Phase 2: Standardization and Cleaning (Months 2-3)

  • Master data management: Create canonical lists for vendors, customers, and account codes
  • Automated validation rules: Implement checks for logical consistency and format compliance
  • Historical data correction: Fix identified errors in training datasets
  • Integration testing: Verify data quality across all source systems

Phase 3: Ongoing Quality Monitoring (Continuous)

  • Real-time data quality dashboards: Monitor completeness, accuracy, and consistency metrics
  • Automated anomaly detection: Flag unusual patterns that might indicate data quality issues
  • Regular audit cycles: Monthly reviews of data quality metrics and AI model performance
  • Feedback loops: Capture and address data quality issues identified during AI model training

Actionable Takeaways for Finance Leaders

Start with your chart of accounts. Inconsistent account coding is the #1 killer of financial AI projects. Establish and enforce consistent coding standards across all financial systems before beginning any AI initiative.
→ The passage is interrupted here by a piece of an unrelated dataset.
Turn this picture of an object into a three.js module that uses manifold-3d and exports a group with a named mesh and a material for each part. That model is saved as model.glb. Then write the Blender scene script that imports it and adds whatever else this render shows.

Measure data quality like a KPI. Track completeness, accuracy, and timeliness metrics monthly. Set quality thresholds (typically 95%+ completeness, 98%+ accuracy) and treat violations as critical issues requiring immediate attention.

Budget for data quality first. Allocate 25-30% of your AI project budget to data preparation and quality assurance. This upfront investment pays exponential dividends in reduced development time and improved model performance.

Implement automated validation. Manual data quality checks don't scale with AI requirements. Invest in automated validation rules and real-time monitoring systems that catch quality issues before they contaminate AI training data.

Create cross-functional data ownership. Financial AI success requires collaboration between finance, IT, and data science teams. Establish clear data quality responsibilities and regular communication protocols to prevent silos that allow quality issues to persist.